Alcohol is a thorny topic. Some people might not be able to see past the MIP, even if it was the motivating factor behind your getting involved in more activities and volunteer work. If I were you, I'd stick to talking about those activities and volunteer work, and not mention the MIP.

KSUViolet06 05-27-2006 02:42 PM

Ask yourself this: Would you bring it up during a job interview?

It's not relevant, so I wouldn't bring it up. Just stick to talking about you and what you're doing in the present.

This seems like something you'd bring up to people after they've known you for awhile.

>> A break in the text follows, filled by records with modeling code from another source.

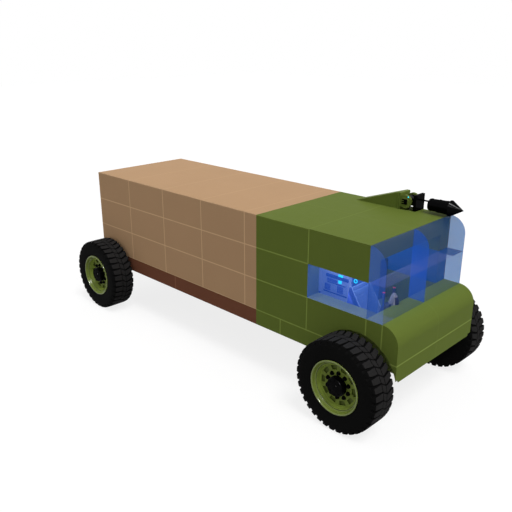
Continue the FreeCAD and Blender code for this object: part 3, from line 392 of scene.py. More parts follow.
def block_glass():
    """Thick blue glass, seen as tinted faces that add up where they overlap. Faces at the sides, between
    two blocks, on the nose and at the far side have tints of their own, painted light and shade for how
    light falls on each, and the glass glows as painted light. Most light passes through, so its shadow is
    pale."""
    finish = Finish("blue_glass")
    x, y, z = finish.axes("place")
    ny, nz = finish.axes("facing")[1:]
    side = ny.size().above(FACING)
    level = nz.size().above(FACING)
    far = y.above(0.70)
    screen = x.above(CAB_FRONT)
    joint = level * screen * (z - LINTEL).size().below(0.01)
    foot = level * z.below(DECK + ROW + 0.01)
    pane = far * x.below(CAB_FRONT)
    tint, cover = colour(24, 56, 106), 0.33
    # painted light and shade: each kind of face gets a tint and cover of its own for how light falls on it
    for mask, own_tint, own_cover in (
            (side, colour(50, 98, 203), 0.33),
            (side * y.size().below(0.01), colour(10, 80, 184), 0.41),
            (pane, colour(0, 72, 140), 0.91),
            (pane * y.above(BODY_SIDE), colour(0, 40, 84), 0.88),
            (side * far * screen, colour(0, 120, 184), 0.74),
            (joint, colour(98, 104, 162), 0.13),
            (joint * far, colour(10, 56, 112), 0.60),
            (foot, colour(0, 26, 30), 0.05),
            (foot * y.below(-WALL_INNER), colour(120, 120, 190), 0.10)):
        tint = finish.mix(mask, tint, own_tint)
        cover = mask * own_cover + (1.0 - mask) * cover
    drift = finish.noise(1.5, 2.0)
    tint = finish.shade(tint, drift * 0.06 + 1.0)
    shadow = finish.node("ShaderNodeLightPath", out="Is Shadow Ray")
    return finish.close(
        base_color=tint,
        roughness=drift * 0.04 + 0.22,
        specular_ior_level=0.06,
        # painted light: the glass glows with its own tint, though it is no lamp
        emission_color=tint,
        emission_strength=0.55,
        alpha=(1.0 - shadow * 0.85) * cover)


def seat_plastic():
    """Moulded seat body in pale plastic. Painted shade makes its right side violet, and a navy band along
    the slope is a painted shadow.
    """
    finish = Finish("seat_plastic")
    x, y, z = finish.axes("place")
    ny = finish.axes("facing")[1]
    flank_painted_shade = ny.below(-FACING) * y.below(SEAT_Y - SEAT_HALF + 0.004)
    behind_edge = (WING_TOP[1] - z) * 0.635 + WING_TOP[0] - x
    painted_shadow_band = behind_edge.below(0.080) * flank_painted_shade
    grain = finish.cells()
    base = finish.shade(colour(122, 141, 168), finish.noise(5.0, 3.0) * 0.08 + 1.0)
    # painted shade: the seat's right side is violet
    base = finish.mix(flank_painted_shade, base, colour(70, 82, 158))
    return finish.close(
        # painted shadow: a navy band in the gap between the side wall and the cushion
        base_color=finish.mix(painted_shadow_band, base, colour(2, 6, 48)),
        roughness=finish.noise(9.0, 2.0) * 0.12 + 0.50,
        specular_ior_level=0.2,
        normal=finish.bump(grain * 0.4 - painted_shadow_band, 0.0008, 0.4))


def console_plastic():
    """Moulded plastic: pale on the cabinet, dark green on its top and front end, navy on the console."""
    finish = Finish("console_plastic")
    x, y, z = finish.axes("place")
    nx, _, nz = finish.axes("facing")
    end = nx.above(FACING).most(nz.above(FACING)) * x.below(2.25) * y.above(-0.17)
    console = z.above(1.20) * x.above(2.8)
    grain = finish.cells()
    base = finish.shade(colour(176, 180, 192), finish.noise(5.0, 3.0) * 0.08 + 1.0)
    base = finish.mix(end, base, colour(50, 64, 66))
    return finish.close(
        base_color=finish.mix(console, base, colour(10, 14, 60)),
        roughness=finish.noise(9.0, 2.0) * 0.12 + 0.46,
        specular_ior_level=0.3,
        normal=finish.bump(grain, 0.0006, 0.35))


def cover_plastic():
    """Pale cover over the levers' foot with a navy inset on its left."""
    finish = Finish("cover_plastic")
    z = finish.axes("place")[2]
    nx, ny, _ = finish.axes("facing")
    turned = nx * 0.5 + ny * 0.85
    inset = turned.within(-0.25, 0.93) * z.within(1.46, 1.63)
    return finish.close(
        base_color=finish.mix(inset, colour(150, 146, 156), colour(0, 0, 52)),
        roughness=finish.noise(12.0, 2.0) * 0.12 + 0.42,
        specular_ior_level=0.25,
        normal=finish.bump(finish.noise(300.0, 2.0) * 0.3 - inset, 0.0010, 0.4))


def seat_cloth():
    """Woven pale blue-grey cloth."""
    finish = Finish("seat_cloth")
    x, y, z = finish.axes("place")
    thread = 0.0016
    warp = (y / thread).math("PINGPONG", 1.0)
    weft = ((x + z) / thread).math("PINGPONG", 1.0)
    weave = warp.most(weft)
    tone = finish.noise(7.0, 4.0) * 0.2 + weave * 0.2 + 0.85
    return finish.close(
        base_color=finish.shade(colour(116, 140, 168), tone),
        roughness=0.85 + finish.noise(20.0, 2.0) * 0.1,
        specular_ior_level=0.15,
        sheen_weight=0.25,
        normal=finish.bump(weave, 0.0006, 0.6))


def plain(name, tint, rough, glow=0.0, specular=0.35):
    """A small part's finish with a slight grain."""
    finish = Finish(name)
    toned = finish.shade(tint, finish.noise(25.0, 3.0) * 0.16 + 1.0)
    return finish.close(
        base_color=toned,
        roughness=finish.noise(40.0, 2.0) * 0.1 + rough,
        specular_ior_level=specular,
        emission_color=toned,
        emission_strength=glow,
        normal=finish.bump(finish.noise(300.0, 2.0), 0.0004, 0.3))


def hinge_paint():
    """Hinge unit in cab green with its motor and pin in black."""
    finish = Finish("hinge_paint")
    x, y, _ = finish.axes("place")
    motor = (y - ARM_Y).size().below(0.0425) * x.above(2.2955)
    base = finish.shade(GREEN, finish.noise(6.0, 4.0) * 0.1 + 1.0)
    return finish.close(
        base_color=finish.mix(motor, base, BLACK),
        roughness=finish.noise(9.0, 3.0) * 0.12 + 0.5,
        specular_ior_level=0.08,
        normal=finish.bump(finish.noise(300.0, 2.0), 0.0006, 0.3))


DOOR_SKIN = -3.2506          # just behind the doors' outer face: what stands further out is ironwork


def door_paint():
    """Tan doors with their straps, lock rods and handles in black."""
    finish = Finish("door_paint")
    x = finish.axes("place")[0]
    base = finish.shade(TAN, finish.noise(1.2, 4.0) * 0.1 + finish.noise(38.0, 2.0) * 0.05 + 1.0)
    return finish.close(
        base_color=finish.mix(x.below(DOOR_SKIN), base, colour(26, 26, 27)),
        roughness=finish.noise(6.0, 3.0) * 0.12 + 0.5,
        specular_ior_level=0.08,
        normal=finish.bump(finish.noise(420.0, 2.0), 0.0005, 0.3))


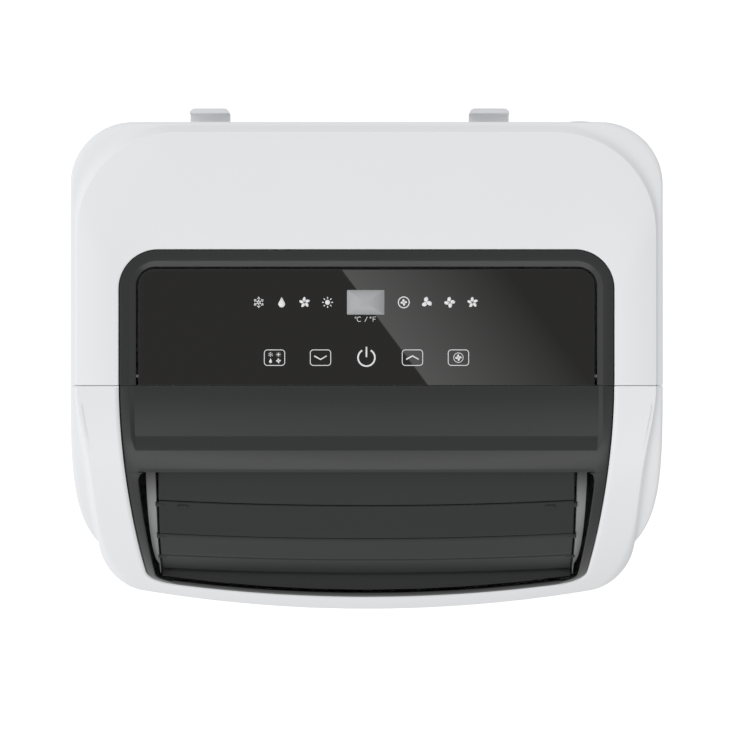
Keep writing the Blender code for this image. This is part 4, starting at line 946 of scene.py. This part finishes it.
middleWay = edgeLine[-1] - edgeLine[0]
middleWay = middleWay / np.linalg.norm(middleWay)
crankWay = np.array([middleWay[1], -middleWay[0]])
crankWay = -crankWay if crankWay[1] > 0 else crankWay
for index in range(louvre["count"]):
    way = edgeLine[index + 1] - edgeLine[index]
    pivotAt = edgeLine[index] + way / np.linalg.norm(way) * louvre["pivotIn"]
    peg = pivotAt + crankWay * louvre["crank"]
    parts = [bladeGrid(index)]
    for sign in (-1, 1):
        pinFrom, pinTo = sign * (louvre["half"] - 0.004), sign * louvre["pinEnd"]
        parts.append(tube((pinFrom, *pivotAt), (pinTo, *pivotAt), louvre["pinRadius"]))
    root = pivotAt - np.array([louvre["bow"] * 0.1, 0])
    armX = louvre["linkX"] + 0.0027
    parts.append(tube((armX, *root), (armX, *(peg + crankWay * 0.0012)), 0.0013, 16))
    parts.append(tube((louvre["linkX"] - 0.0018, *peg), (armX + 0.0008, *peg), 0.0012, 16))
    if index < 2:
        clipY, clipZ = edgeLine[index] + way / np.linalg.norm(way) * 0.0045
        for sign in (-1, 1):
            spot = sign * louvre["clipX"]
            bowAt = louvre["bow"] * (1 - (spot / louvre["half"]) ** 2)
            middle = (clipY - bowAt, clipZ + louvre["clipRise"])
            clipFrom, clipTo = spot - louvre["clipHalf"], spot + louvre["clipHalf"]
            parts.append(tube((clipFrom, *middle), (clipTo, *middle), louvre["clipRadius"], 16))
    blade = outward(sheetMesh(f"louvre_blade_{index + 1}", parts, loops=[True] * len(parts)))
    node = f"louvre_{index + 1}"
    place(f"louvre_blade_{index + 1}", blade, louvreAbs, nodes[node]["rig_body"], node, sharp=40)
print("louvres ready")

cheek = {
    "inner": 0.1556,
    "wide": 0.0074,  # width of the crescent under the crossbar
    "narrow": 0.0004,  # width of its tip
    "fromDeg": 20.9,
    "toDeg": 66.5,
    "under": 0.0052,  # depth below the hood
    "deep": 0.012,
}
cheekDeg = np.linspace(cheek["fromDeg"], cheek["toDeg"], 40)
cheekShare = (cheekDeg - cheek["fromDeg"]) / (cheek["toDeg"] - cheek["fromDeg"])
# the width shrinks along a quarter circle that ends at 0.86 of the length
shrink = np.sqrt(1 - np.clip(cheekShare / 0.86, 0, 1) ** 2)
cheekWide = cheek["narrow"] + (cheek["wide"] - cheek["narrow"]) * shrink
cheekRows = []
for deg, wide in zip(np.radians(cheekDeg), cheekWide):
    edges = ((cheek["inner"], 0.0006), (cheek["inner"] + 0.0004, 0.0), (cheek["inner"] + wide, 0.0012),
             (cheek["inner"] + wide, cheek["deep"]), (cheek["inner"], cheek["deep"]))
    cheekRows.append([hoodPlace(np.array(x), deg, cheek["under"] + d) for x, d in edges])
cheekGrid = np.array(cheekRows)
cheekGrid = np.concatenate([
    np.broadcast_to(cheekGrid[:1].mean(axis=1, keepdims=True), cheekGrid[:1].shape), cheekGrid,
    np.broadcast_to(cheekGrid[-1:].mean(axis=1, keepdims=True), cheekGrid[:1].shape),
])
# Both cheeks wear the grey finish with the crossbar's painted shadow.
for label, sign in (("left", -1), ("right", 1)):
    cheekMesh = outward(sheetMesh(f"cheek_{label}", [cheekGrid * np.array([sign, 1, 1])], loops=[True]))
    place(f"cheek_{label}", cheekMesh, cheekPaintedShadowAbs, "casing", f"outlet_cheek_{label}", sharp=40)
print("cheeks ready")

# CAD pieces that keep their shape: softened edges, better finishes


# A merged copy of the node with its hard edges rounded off, trimmed first to rounded corners in plan.
def softened(node, material, width, segments=3, angle=40, planCorner=0):
    source = nodes[node]
    mesh = source.data.copy()
    mesh.name = f"{node}_fine"
    work = bmesh.new()
    work.from_mesh(mesh)
    bmesh.ops.remove_doubles(work, verts=work.verts, dist=1e-6)
    bmesh.ops.dissolve_limit(work, angle_limit=math.radians(1), verts=work.verts, edges=work.edges)
    work.to_mesh(mesh)
    work.free()
    obj = place(f"{node}_fine", mesh, material, source["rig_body"], node)
    if planCorner:
        (cx, cy), (hx, hy) = middleOf(node, 0, 1), halvesOf(node, 0, 1)
        trim = plug("trim", roundedBox(cx, cy - planCorner, hx, hy + planCorner, planCorner, 14), "Z", 0, 1)
        keep = obj.modifiers.new("trim", "BOOLEAN")
        keep.operation = "INTERSECT"
        keep.object = trim
        keep.solver = "EXACT"
        baked(obj)
        bpy.data.objects.remove(trim)
        obj.data.materials.clear()
        obj.data.materials.append(material)
        obj.data.shade_smooth()
        obj.data.set_sharp_from_angle(angle=math.radians(35))
    rounding = obj.modifiers.new("round", "BEVEL")
    rounding.width = width
    rounding.segments = segments
    rounding.limit_method = "ANGLE"
    rounding.angle_limit = math.radians(angle)
    rounding.use_clamp_overlap = True
    return obj


for node in ("cord_hook_left", "cord_hook_right"):
    softened(node, whiteAbs, 0.0009, planCorner=0.0046)
for node, material, width in (
    ("intake_cover", whiteAbs, 0.0004), ("lower_grille", whiteAbs, 0.0004),
    ("handle_cup_left", greyAbs, 0.0006), ("handle_cup_right", greyAbs, 0.0006),
):
    softened(node, material, width)

finishes = {
    "base_pan": greyAbs, "exhaust_collar": greyAbs, "exhaust_sleeve": greyAbs, "cord_gland": greyAbs,
    "drain_spigot": greyAbs, "drain_cap": tyreRubber, "control_tray": greyAbs, "outlet_duct": whiteFoam,
    "outlet_guard": darkAbs, "outlet_sill": darkAbs, "louvre_link": silverAbs, "louvre_motor": zincSteel,
    "divider_tray": whiteFoam, "blower": darkAbs, "blower_motor": zincSteel, "exhaust_fan": greyAbs,
    "exhaust_fan_motor": zincSteel, "electrical_box": greyAbs, "castor_wheel": tyreRubber,
    "castor_fork": blackSteel, "castor_axle": zincSteel, "compressor": blackSteel, "accumulator": copperTube,
    "suction_pipe": copperTube, "discharge_pipe": copperTube, "evaporator": finAluminium,
    "condenser": finAluminium, "capacitor": finAluminium, "control_board": boardGreen,
    "air_filter": filterNet,
}
for name, node in nodes.items():
    fitting = [key for key in finishes if name.startswith(key)]
    if fitting and not node.hide_render:
        node.data.materials.clear()
        node.data.materials.append(finishes[max(fitting, key=len)])
        node.data.shade_smooth()
        node.data.set_sharp_from_angle(angle=math.radians(35))
print("carried-over pieces finished")

# Camera, floor and light

studio = {
    "eye": (0, -0.0125, 4.1),
    "lens": 227.5,
    "sky": 0.875,  # radiance on average
    "lean": (-0.34, 0.04, 0.10),  # how much brighter the sky is towards +X, +Y and +Z
    "roof": 0.5,  # share of the light left in the opening straight above
    "strip": 2.0,  # radiance of the long light in front
    "card": 2.1,
}
camera = bpy.data.cameras.new("camera")
camera.lens = studio["lens"]
camera.sensor_width = 36
camera.clip_end = 60
eye = bpy.data.objects.new("camera", camera)
eye.location = studio["eye"]
bpy.context.scene.collection.objects.link(eye)
bpy.context.scene.camera = eye

floorHalf = 12.0
corners = np.array([[[-1, -1, 0], [1, -1, 0]], [[-1, 1, 0], [1, 1, 0]]], float) * floorHalf
floorMesh = facing(sheetMesh("floor", [corners]), (0, 0, -1))
floor = bpy.data.objects.new("floor", floorMesh)
bpy.context.scene.collection.objects.link(floor)
paper = bpy.data.materials.new("white_studio_paper")
paper.use_nodes = True
paperShader = paper.node_tree.nodes["Principled BSDF"]
paperShader.inputs["Base Color"].default_value = linearColour("#f0f0f0")
paperShader.inputs["Roughness"].default_value = 0.9
paperShader.inputs["Emission Color"].default_value = (1, 1, 1, 1)
paperShader.inputs["Emission Strength"].default_value = 0.5
floorMesh.materials.append(paper)

world = bpy.data.worlds.new("studio")
world.use_nodes = True
skyTree = world.node_tree
sky = skyTree.nodes["Background"]
sky.inputs["Color"].default_value = (1, 1, 1, 1)
way = addNode(skyTree, "ShaderNodeTexCoord")
lean = addNode(
    skyTree, "ShaderNodeVectorMath", {"operation": "DOT_PRODUCT", 1: studio["lean"]}, {0: (way, "Generated")}
)
level = addNode(skyTree, "ShaderNodeMath", {"operation": "ADD", 1: studio["sky"]}, {0: (lean, "Value")})
parts = addNode(skyTree, "ShaderNodeSeparateXYZ", None, {0: (way, "Generated")})
dim = addNode(
    skyTree,
    "ShaderNodeMapRange",
    {
        "interpolation_type": "SMOOTHSTEP",
        "From Min": 0.90,
        "From Max": 0.985,
        "To Min": 1.0,
        "To Max": studio["roof"],
    },
    {"Value": (parts, "Z")},
)
total = addNode(
    skyTree, "ShaderNodeMath", {"operation": "MULTIPLY"}, {0: (level, "Value"), 1: (dim, "Result")}
)
skyTree.links.new(total.outputs["Value"], sky.inputs["Strength"])
bpy.context.scene.world = world
bpy.context.scene.view_settings.view_transform = "Standard"


# An area light aimed at the middle of the casing.
def softbox(name, spot, size, power):
    data = bpy.data.lights.new(name, "AREA")
    data.size = size
    data.energy = power
    obj = bpy.data.objects.new(name, data)
    obj.location = spot
    aim = np.array([0, 0, 0.5]) - np.array(spot)
    flat = math.hypot(aim[0], aim[1])
    obj.rotation_euler = (math.atan2(flat, -aim[2]), 0, math.atan2(aim[1], aim[0]) - math.pi / 2)
    bpy.context.scene.collection.objects.link(obj)
    return obj


stripLong, stripWide = 3.0, 0.6
strip = softbox("front_strip", (0, -2.3, 3.0), stripLong, studio["strip"] * math.pi * stripLong * stripWide)
strip.data.shape = "RECTANGLE"
strip.data.size_y = stripWide
floor.visible_diffuse = False
floor.visible_glossy = False

# Card above the camera whose reflection makes the bright wedge on the touch panel: sharp on its left edge,
# fading evenly over its width.
cardHeight, cardWide = 4.7, 0.26
cardEdge = np.array([[-0.0407, 0.1439], [0.0982, -0.0421]])
along = (cardEdge[1] - cardEdge[0])
cardLine = np.stack([cardEdge[0] - along * 0.9, cardEdge[1] + along * 0.6])
cardGrid = np.zeros((2, 2, 3))
cardGrid[0, :, :2] = cardLine
cardGrid[1, :, :2] = cardLine + np.array([cardWide, 0.0])
cardGrid[..., 2] = cardHeight
cardMesh = facing(sheetMesh("sheen_card", [cardGrid]), (0, 0, 20))
card = bpy.data.objects.new("sheen_card", cardMesh)
bpy.context.scene.collection.objects.link(card)
card.visible_camera = False
card.visible_shadow = False
glow = bpy.data.materials.new("sheen_card_glow")
glow.use_nodes = True
glowTree = glow.node_tree
glowTree.nodes.clear()
slant = -along[0] / along[1]
start = cardEdge[0][0] + slant * cardEdge[0][1]
spot = addNode(glowTree, "ShaderNodeTexCoord")
beside = addNode(
    glowTree,
    "ShaderNodeVectorMath",
    {"operation": "DOT_PRODUCT", 1: (1.0, slant, 0.0)},
    {0: (spot, "Object")},
)
fade = addNode(
    glowTree,
    "ShaderNodeMapRange",
    {"From Min": start, "From Max": start + cardWide, "To Min": studio["card"], "To Max": studio["roof"]},
    {"Value": (beside, "Value")},
)
shine = addNode(glowTree, "ShaderNodeEmission", None, {"Strength": (fade, "Result")})
addNode(glowTree, "ShaderNodeOutputMaterial", None, {"Surface": (shine, "Emission")})
cardMesh.materials.append(glow)
print("studio ready")
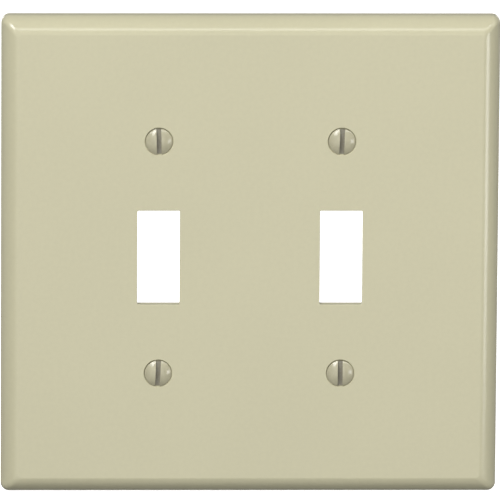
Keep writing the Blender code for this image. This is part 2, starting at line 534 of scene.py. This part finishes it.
@dataclass(frozen=True)
class EnamelledSteel:
    """Screw finish: glossy ivory enamel on the head, with the slot coloured darker as painted shade and
    worn enamel, over bright zinc on the thread.

    Places are the screw's own: y = 0 at the head's rim, +Y towards the tip, the slot along Z.
    """

    slot_half_width: float
    enamel: Colour = (0.500, 0.472, 0.330)
    enamel_tones: Span = (0.965, 1.03)
    tone_size: float = 0.0012
    tone_span: Span = (0.3, 0.7)
    # Darker colour of the slot: painted shade in the recess, and worn enamel along its edges.
    slot_shade_and_wear_tone: Colour = (0.290, 0.268, 0.200)
    wear_reach: Span = (0.00008, 0.00015)
    wear_waver: float = 0.00022
    zinc: Colour = (0.560, 0.570, 0.560)
    zinc_tones: Span = (0.72, 1.15)
    crystal_size: float = 0.0007
    spray_span: Span = (0.0007, 0.0021)
    spray_size: float = 0.0006
    spray_waver: float = 0.0012
    roughness: float = 0.11
    tone_roughness: float = 0.05
    slot_roughness: float = 0.22
    zinc_roughness: float = 0.12
    sag_size: float = 0.0005
    sag_height: float = 0.000004
    speckle_size: float = 0.00035
    speckle_height: float = 0.0000015

    def make(self, name: str, offset: float) -> bpy.types.Material:
        """Write one screw's material.

        Args:
            name: The screw's name.
            offset: How far its patterns are moved, so that no two screws are alike.

        Returns:
            The material.
        """
        recipe = Recipe(f"enamelled_{name}")
        across = recipe.math("ABSOLUTE", recipe.axis("X"))
        depth = recipe.axis("Y")
        recipe.shifted((offset, offset, offset))
        speckle = recipe.noise(self.speckle_size, 3.0)
        shade_and_wear_edge = recipe.math("MULTIPLY_ADD", speckle, self.wear_waver, across)
        wear_start, wear_end = (self.slot_half_width + reach for reach in self.wear_reach)
        # Mask of the slot and a ragged fringe past its walls: painted shade inside the slot, worn enamel at
        # its edges.
        slot_shade_and_wear = recipe.band(shade_and_wear_edge, wear_start, wear_end, 1.0, 0.0)
        along = recipe.math("MULTIPLY_ADD", recipe.noise(self.spray_size, 3.0), self.spray_waver, depth)
        bare = recipe.band(along, *self.spray_span)
        tone = recipe.band(recipe.noise(self.tone_size), *self.tone_span)
        coat = recipe.mottled(tone, self.enamel, self.enamel_tones)
        # The slot is painted darker: painted shade in the recess, with worn enamel at the edges.
        head = recipe.blend(slot_shade_and_wear, coat, self.slot_shade_and_wear_tone)
        metal = recipe.mottled(recipe.noise(self.crystal_size, 4.0), self.zinc, self.zinc_tones)
        glossy = recipe.math("MULTIPLY_ADD", tone, self.tone_roughness, self.roughness)
        rough = recipe.math("MULTIPLY_ADD", slot_shade_and_wear, self.slot_roughness, glossy)
        recipe.set(
            Base_Color=recipe.blend(bare, head, metal),
            Metallic=bare,
            Roughness=recipe.math("MULTIPLY_ADD", bare, self.zinc_roughness, rough),
        )
        recipe.relief(
            (
                (recipe.noise(self.sag_size), self.sag_height),
                (speckle, self.speckle_height),
            )
        )
        return recipe.material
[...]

kddani 05-27-2006 10:40 PM

I don't think it's appropriate to bring up something so deeply personal so early on. Sororities don't run background checks. HOWEVER, if there are people from your area in any of the sororities that may know about the incident, that may be an instance where you may want to bring it up during recruitment. Otherwise, I would avoid it. It's too personal to bring up to someone that you barely know so early on.

adpiucf 05-30-2006 09:29 AM

AVOID THE TOPIC.

Zillini 05-30-2006 09:43 AM

I agree with the others 100%. While a great story, it's TMI for Recruitment.

Plus there's always the possibility that the actives might misunderstand or misinterpret what you are trying to say. If the Chapter in question is a relatively dry house, they may frown on your experience even if it did put you on the right track. Or if the Chapter enjoys an active "social life" it might make you look as if you don't approve of that.